Set exercise
Each entry below is to be duplicated verbatim.

────────────────

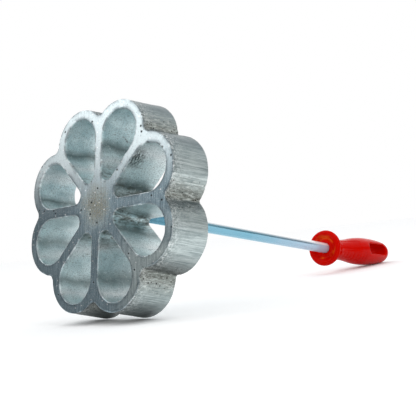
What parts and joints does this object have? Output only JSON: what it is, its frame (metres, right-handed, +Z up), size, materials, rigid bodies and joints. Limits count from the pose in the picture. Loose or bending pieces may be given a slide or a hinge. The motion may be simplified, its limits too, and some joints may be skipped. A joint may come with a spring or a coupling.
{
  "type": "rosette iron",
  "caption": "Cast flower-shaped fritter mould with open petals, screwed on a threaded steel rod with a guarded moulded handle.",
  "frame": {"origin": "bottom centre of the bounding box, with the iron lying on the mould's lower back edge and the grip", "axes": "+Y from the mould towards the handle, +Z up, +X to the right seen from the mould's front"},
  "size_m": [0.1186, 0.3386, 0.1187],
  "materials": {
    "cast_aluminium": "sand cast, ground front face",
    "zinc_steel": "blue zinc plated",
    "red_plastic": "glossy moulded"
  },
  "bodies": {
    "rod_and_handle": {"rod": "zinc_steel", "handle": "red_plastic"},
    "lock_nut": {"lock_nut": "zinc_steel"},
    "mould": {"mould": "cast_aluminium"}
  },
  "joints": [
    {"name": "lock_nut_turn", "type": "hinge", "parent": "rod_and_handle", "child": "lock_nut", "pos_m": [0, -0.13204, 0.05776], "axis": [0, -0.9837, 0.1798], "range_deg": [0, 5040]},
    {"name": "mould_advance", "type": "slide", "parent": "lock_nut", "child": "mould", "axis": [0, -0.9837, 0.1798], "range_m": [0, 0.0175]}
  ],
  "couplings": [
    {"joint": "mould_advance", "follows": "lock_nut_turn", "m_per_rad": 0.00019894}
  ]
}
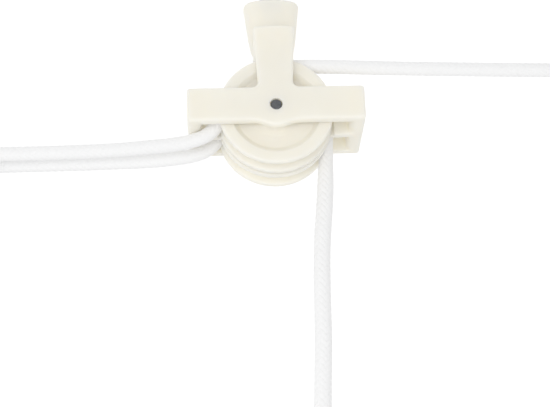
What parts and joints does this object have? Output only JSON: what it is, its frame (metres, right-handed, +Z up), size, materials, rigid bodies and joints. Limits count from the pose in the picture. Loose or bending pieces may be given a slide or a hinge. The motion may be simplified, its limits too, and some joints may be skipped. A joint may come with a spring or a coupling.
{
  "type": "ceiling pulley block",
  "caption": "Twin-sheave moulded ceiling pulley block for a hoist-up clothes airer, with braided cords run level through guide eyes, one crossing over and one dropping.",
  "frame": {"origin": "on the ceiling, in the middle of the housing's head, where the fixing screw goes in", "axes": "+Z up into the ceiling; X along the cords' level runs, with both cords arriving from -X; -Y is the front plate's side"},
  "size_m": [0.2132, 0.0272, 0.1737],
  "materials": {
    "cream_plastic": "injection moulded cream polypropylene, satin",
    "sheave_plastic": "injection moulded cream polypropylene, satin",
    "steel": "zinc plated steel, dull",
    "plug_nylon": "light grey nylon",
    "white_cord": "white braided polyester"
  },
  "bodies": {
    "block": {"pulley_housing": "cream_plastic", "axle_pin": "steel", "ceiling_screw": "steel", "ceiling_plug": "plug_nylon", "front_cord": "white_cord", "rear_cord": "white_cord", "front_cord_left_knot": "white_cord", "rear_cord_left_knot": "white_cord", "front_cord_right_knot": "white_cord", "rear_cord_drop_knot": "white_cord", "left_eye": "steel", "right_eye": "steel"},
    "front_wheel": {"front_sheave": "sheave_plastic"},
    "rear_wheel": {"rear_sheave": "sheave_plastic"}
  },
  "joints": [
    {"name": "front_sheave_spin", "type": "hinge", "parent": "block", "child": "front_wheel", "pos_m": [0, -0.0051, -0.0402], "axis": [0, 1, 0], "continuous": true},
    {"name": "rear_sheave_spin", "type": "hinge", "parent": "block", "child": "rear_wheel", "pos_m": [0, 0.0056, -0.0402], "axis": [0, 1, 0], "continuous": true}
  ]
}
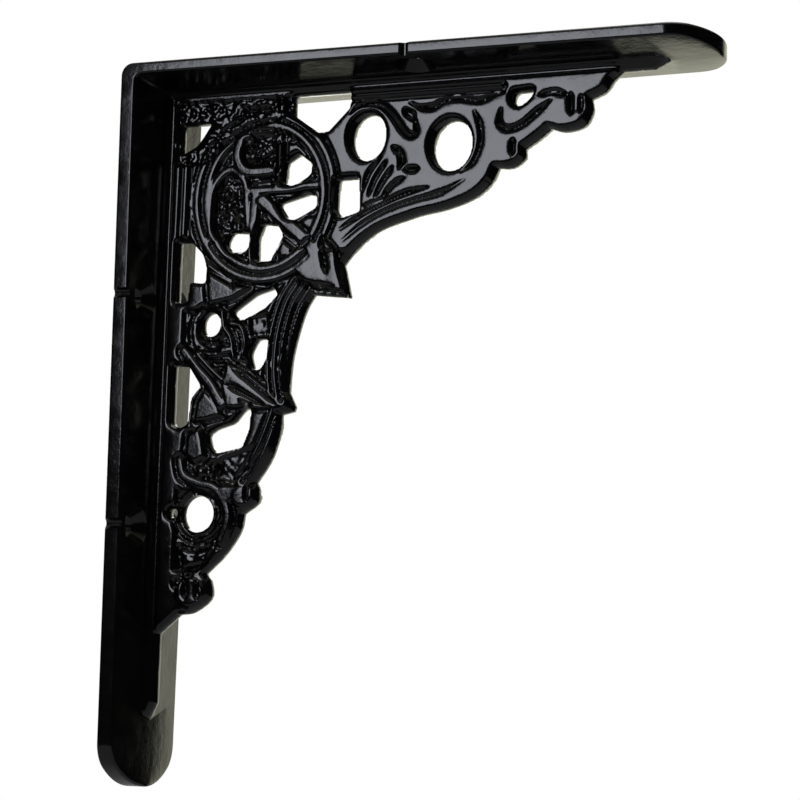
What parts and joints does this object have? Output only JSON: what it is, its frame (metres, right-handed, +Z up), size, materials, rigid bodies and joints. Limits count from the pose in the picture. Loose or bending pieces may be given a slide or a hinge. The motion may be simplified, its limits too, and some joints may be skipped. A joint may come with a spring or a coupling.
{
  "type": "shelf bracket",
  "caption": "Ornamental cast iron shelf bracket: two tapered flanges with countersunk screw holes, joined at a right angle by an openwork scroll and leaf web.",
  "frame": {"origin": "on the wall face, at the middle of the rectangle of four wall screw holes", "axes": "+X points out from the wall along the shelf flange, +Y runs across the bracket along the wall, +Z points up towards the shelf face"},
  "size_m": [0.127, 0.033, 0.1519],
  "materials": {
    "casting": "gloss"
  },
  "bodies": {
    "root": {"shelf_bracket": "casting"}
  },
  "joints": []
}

────────────────

Exercise answer
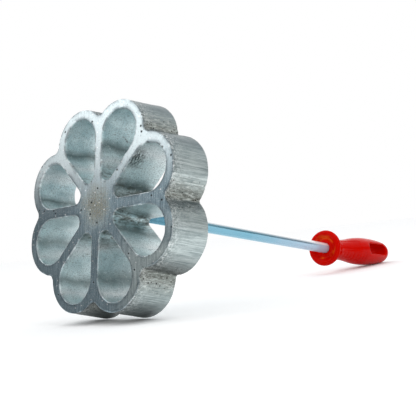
What parts and joints does this object have? Output only JSON: what it is, its frame (metres, right-handed, +Z up), size, materials, rigid bodies and joints. Limits count from the pose in the picture. Loose or bending pieces may be given a slide or a hinge. The motion may be simplified, its limits too, and some joints may be skipped. A joint may come with a spring or a coupling.
{
  "type": "rosette iron",
  "caption": "Cast flower-shaped fritter mould with open petals, screwed on a threaded steel rod with a guarded moulded handle.",
  "frame": {"origin": "bottom centre of the bounding box, with the iron lying on the mould's lower back edge and the grip", "axes": "+Y from the mould towards the handle, +Z up, +X to the right seen from the mould's front"},
  "size_m": [0.1186, 0.3386, 0.1187],
  "materials": {
    "cast_aluminium": "sand cast, ground front face",
    "zinc_steel": "blue zinc plated",
    "red_plastic": "glossy moulded"
  },
  "bodies": {
    "rod_and_handle": {"rod": "zinc_steel", "handle": "red_plastic"},
    "lock_nut": {"lock_nut": "zinc_steel"},
    "mould": {"mould": "cast_aluminium"}
  },
  "joints": [
    {"name": "lock_nut_turn", "type": "hinge", "parent": "rod_and_handle", "child": "lock_nut", "pos_m": [0, -0.13204, 0.05776], "axis": [0, -0.9837, 0.1798], "range_deg": [0, 5040]},
    {"name": "mould_advance", "type": "slide", "parent": "lock_nut", "child": "mould", "axis": [0, -0.9837, 0.1798], "range_m": [0, 0.0175]}
  ],
  "couplings": [
    {"joint": "mould_advance", "follows": "lock_nut_turn", "m_per_rad": 0.00019894}
  ]
}
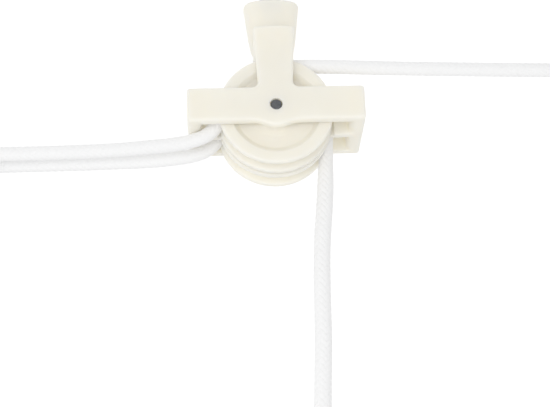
What parts and joints does this object have? Output only JSON: what it is, its frame (metres, right-handed, +Z up), size, materials, rigid bodies and joints. Limits count from the pose in the picture. Loose or bending pieces may be given a slide or a hinge. The motion may be simplified, its limits too, and some joints may be skipped. A joint may come with a spring or a coupling.
{
  "type": "ceiling pulley block",
  "caption": "Twin-sheave moulded ceiling pulley block for a hoist-up clothes airer, with braided cords run level through guide eyes, one crossing over and one dropping.",
  "frame": {"origin": "on the ceiling, in the middle of the housing's head, where the fixing screw goes in", "axes": "+Z up into the ceiling; X along the cords' level runs, with both cords arriving from -X; -Y is the front plate's side"},
  "size_m": [0.2132, 0.0272, 0.1737],
  "materials": {
    "cream_plastic": "injection moulded cream polypropylene, satin",
    "sheave_plastic": "injection moulded cream polypropylene, satin",
    "steel": "zinc plated steel, dull",
    "plug_nylon": "light grey nylon",
    "white_cord": "white braided polyester"
  },
  "bodies": {
    "block": {"pulley_housing": "cream_plastic", "axle_pin": "steel", "ceiling_screw": "steel", "ceiling_plug": "plug_nylon", "front_cord": "white_cord", "rear_cord": "white_cord", "front_cord_left_knot": "white_cord", "rear_cord_left_knot": "white_cord", "front_cord_right_knot": "white_cord", "rear_cord_drop_knot": "white_cord", "left_eye": "steel", "right_eye": "steel"},
    "front_wheel": {"front_sheave": "sheave_plastic"},
    "rear_wheel": {"rear_sheave": "sheave_plastic"}
  },
  "joints": [
    {"name": "front_sheave_spin", "type": "hinge", "parent": "block", "child": "front_wheel", "pos_m": [0, -0.0051, -0.0402], "axis": [0, 1, 0], "continuous": true},
    {"name": "rear_sheave_spin", "type": "hinge", "parent": "block", "child": "rear_wheel", "pos_m": [0, 0.0056, -0.0402], "axis": [0, 1, 0], "continuous": true}
  ]
}
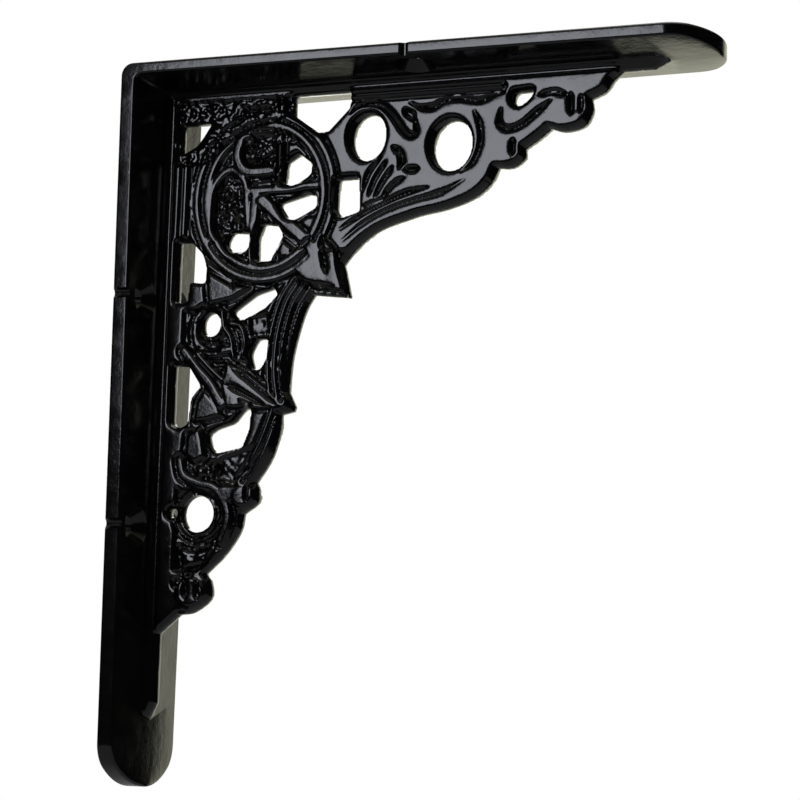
What parts and joints does this object have? Output only JSON: what it is, its frame (metres, right-handed, +Z up), size, materials, rigid bodies and joints. Limits count from the pose in the picture. Loose or bending pieces may be given a slide or a hinge. The motion may be simplified, its limits too, and some joints may be skipped. A joint may come with a spring or a coupling.
{
  "type": "shelf bracket",
  "caption": "Ornamental cast iron shelf bracket: two tapered flanges with countersunk screw holes, joined at a right angle by an openwork scroll and leaf web.",
  "frame": {"origin": "on the wall face, at the middle of the rectangle of four wall screw holes", "axes": "+X points out from the wall along the shelf flange, +Y runs across the bracket along the wall, +Z points up towards the shelf face"},
  "size_m": [0.127, 0.033, 0.1519],
  "materials": {
    "casting": "gloss"
  },
  "bodies": {
    "root": {"shelf_bracket": "casting"}
  },
  "joints": []
}